All the data should come back exactly as it was given.
------ Data block ------
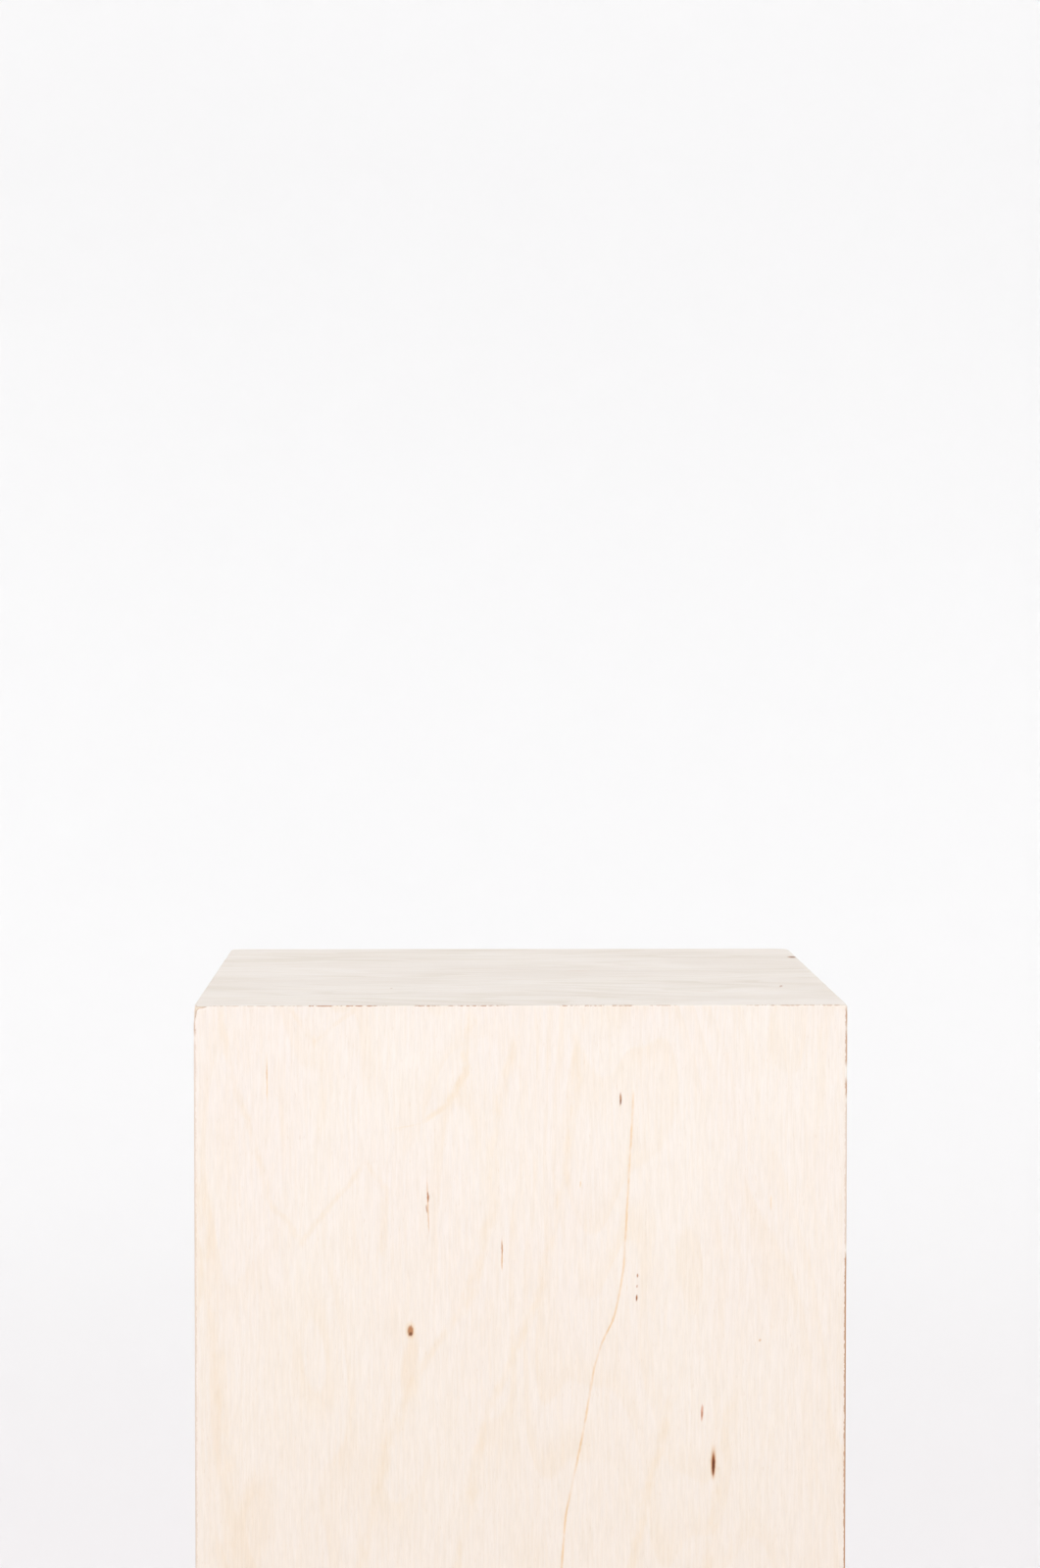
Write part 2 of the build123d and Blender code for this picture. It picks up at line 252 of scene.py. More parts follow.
# Long soft lines on the front: (down, across) points, width, tint, strength
FRONT_LINES = [
    (MINERAL_LINE, 1.0, MINERAL, 0.78),
    ([(2, 14), (25, 17), (50, 25), (80, 34), (103, 39), (118, 50), (128, 57)], 3.2, FIGURE, 0.55),
    ([(84, 92), (90, 86), (96, 82), (116, 66), (128, 57)], 3.2, FIGURE, 0.55),
    ([(84, 92), (100, 103), (122, 101), (150, 97)], 3.2, FIGURE, 0.45),
    ([(2, 53), (14, 60), (20, 64)], 3.0, FIGURE, 0.6),
    ([(2, 86), (10, 76), (20, 64)], 3.0, FIGURE, 0.6),
    ([(2, 148), (36, 145), (53, 136), (63, 124), (66, 109)], 3.4, FIGURE, 0.9),
    (LONG_CONTOUR, 4.5, FIGURE, 0.6),
    (NEXT_CONTOUR, 3.6, FIGURE, 0.6),
    ([(90, 1), (163, 9), (226, 17), (301, 19), (560, 26)], 7.0, FIGURE, 0.5),
    ([(210, 256), (264, 243), (301, 235), (520, 215)], 4.0, FIGURE, 0.7),
    ([(215, 286), (260, 281), (320, 274), (620, 262)], 4.0, FIGURE, 0.6),
]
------
## Written solution
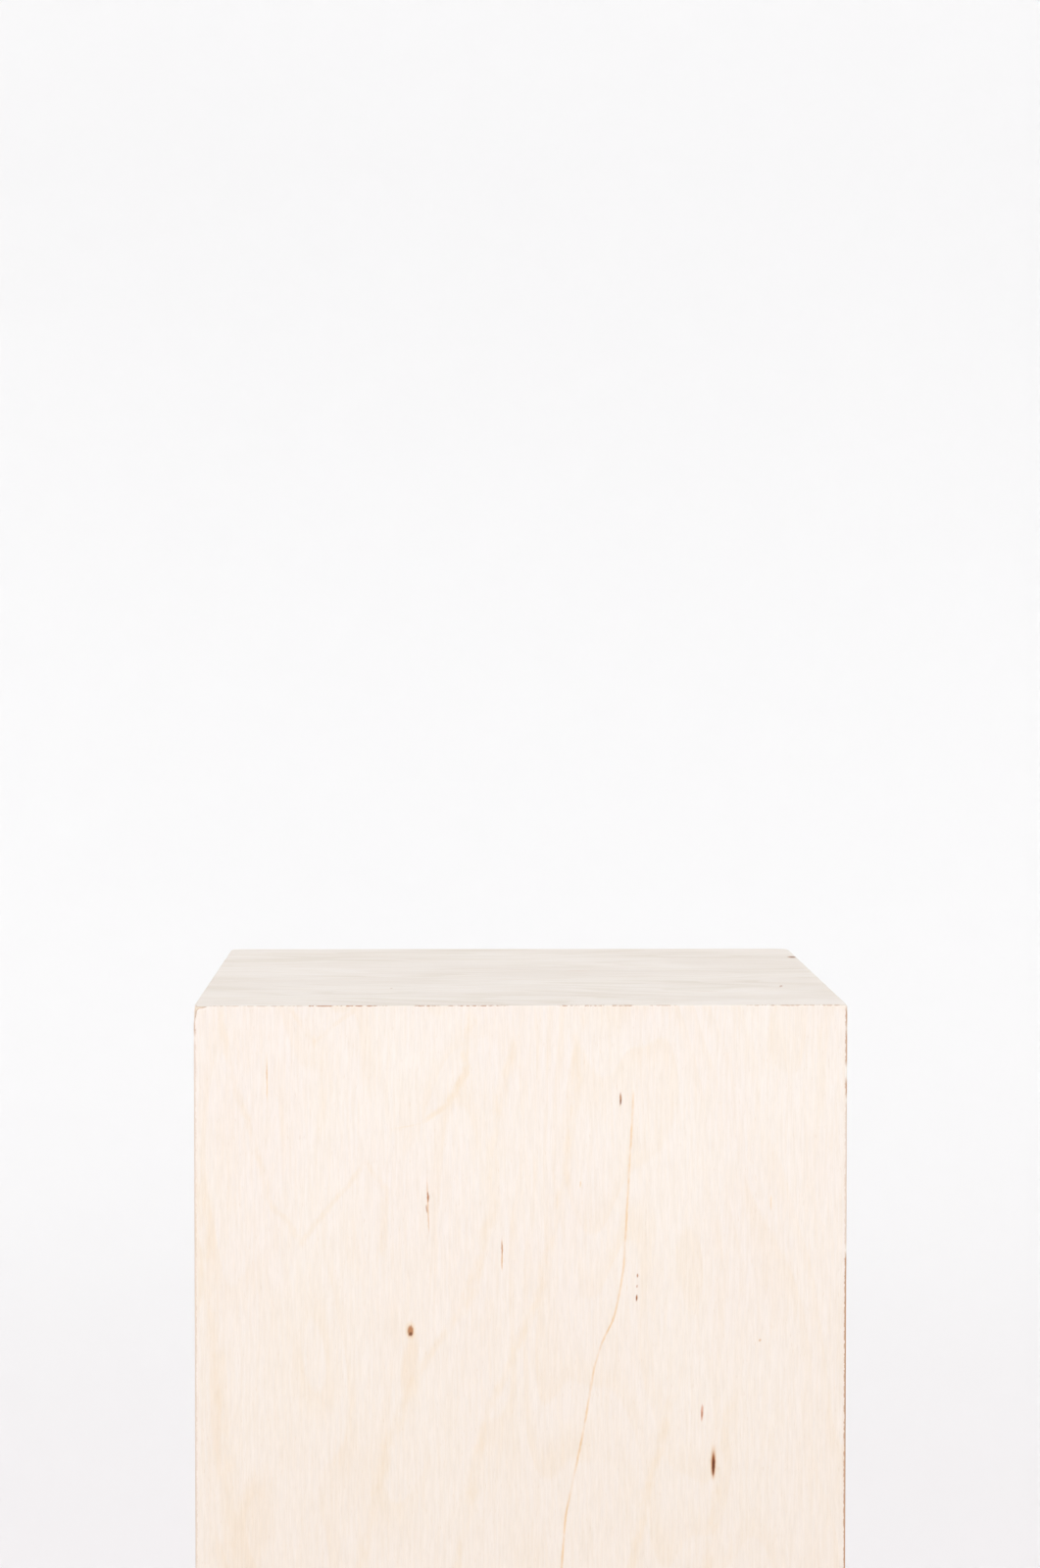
Write part 2 of the build123d and Blender code for this picture. It picks up at line 252 of scene.py. More parts follow.
# Long soft lines on the front: (down, across) points, width, tint, strength
FRONT_LINES = [
    (MINERAL_LINE, 1.0, MINERAL, 0.78),
    ([(2, 14), (25, 17), (50, 25), (80, 34), (103, 39), (118, 50), (128, 57)], 3.2, FIGURE, 0.55),
    ([(84, 92), (90, 86), (96, 82), (116, 66), (128, 57)], 3.2, FIGURE, 0.55),
    ([(84, 92), (100, 103), (122, 101), (150, 97)], 3.2, FIGURE, 0.45),
    ([(2, 53), (14, 60), (20, 64)], 3.0, FIGURE, 0.6),
    ([(2, 86), (10, 76), (20, 64)], 3.0, FIGURE, 0.6),
    ([(2, 148), (36, 145), (53, 136), (63, 124), (66, 109)], 3.4, FIGURE, 0.9),
    (LONG_CONTOUR, 4.5, FIGURE, 0.6),
    (NEXT_CONTOUR, 3.6, FIGURE, 0.6),
    ([(90, 1), (163, 9), (226, 17), (301, 19), (560, 26)], 7.0, FIGURE, 0.5),
    ([(210, 256), (264, 243), (301, 235), (520, 215)], 4.0, FIGURE, 0.7),
    ([(215, 286), (260, 281), (320, 274), (620, 262)], 4.0, FIGURE, 0.6),
]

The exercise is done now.